Alaska threat to sue BP for oil tax losses (This is Money)
In politics, you never know who your friends are until you stop paying the piper. Then you can see how you'll really be treated. Generally, Alaska has a reputation for being oil-friendly, which it should be, since oil is such an important part of the economy. It doesn't want to see any excessive environmental regulations slapped on the companies, no sabre-rattling about windfall taxes, etc. But now that BP has shut down production of its field, due to corroding pipes, watch out. Now the state government is threatening to sue the company over lost taxes. Yeah, that's reasonable. Can an entity really sue over something like this? It can when it has absolute power; who's gonna stop it? The state also plans on holding hearings. Apparently there have been whistleblowers in the past warning about pipeline corrosion, so this could get fun.
Ford exec: Company considering $1 billion investment in Michigan (AP)
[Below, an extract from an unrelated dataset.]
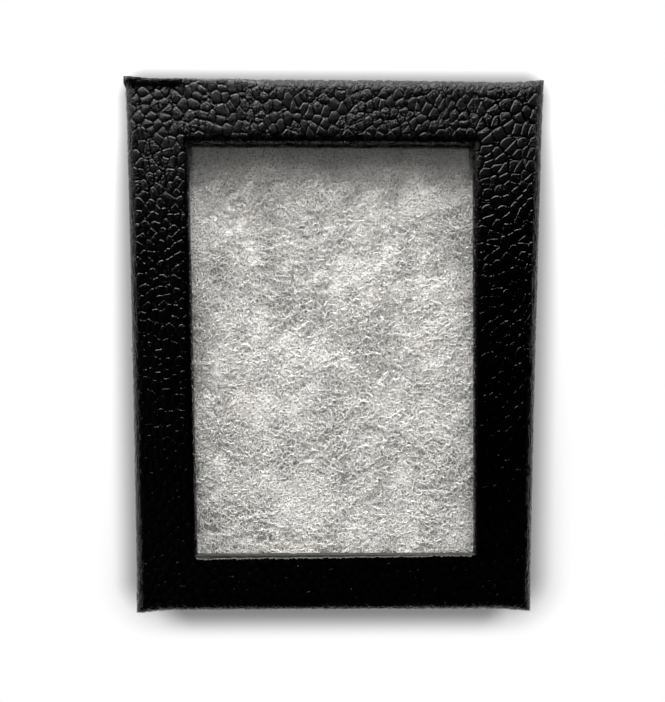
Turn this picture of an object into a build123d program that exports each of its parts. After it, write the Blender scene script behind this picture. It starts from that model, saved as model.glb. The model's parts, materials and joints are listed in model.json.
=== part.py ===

In one state the government sues its big industry, in another one it offers them big tax breaks so that they won't shut down manufacturing jobs. Instead of offering Ford $1 billion in tax abatement and other incentives, why doesn't Michigan just sue the hell out of Ford for its declining assets, failure to anticipate the shift away from trucks and SUVs, sloppy management of its pensions, and past decisions to move manufacturing out of the state? Then with the money, they could offer tax breaks to other companies to get them to relocate into the state.
Blogs – Our “Morning Paper” (A VC)
Local venture capitalist Fred Wilson says that in the past he and people he worked for would read the Wall St. Journal for 20 minutes before starting the day. Now, he and the people he knows read blogs first thing off the bat. No need to add anything more, but, take that as a hint.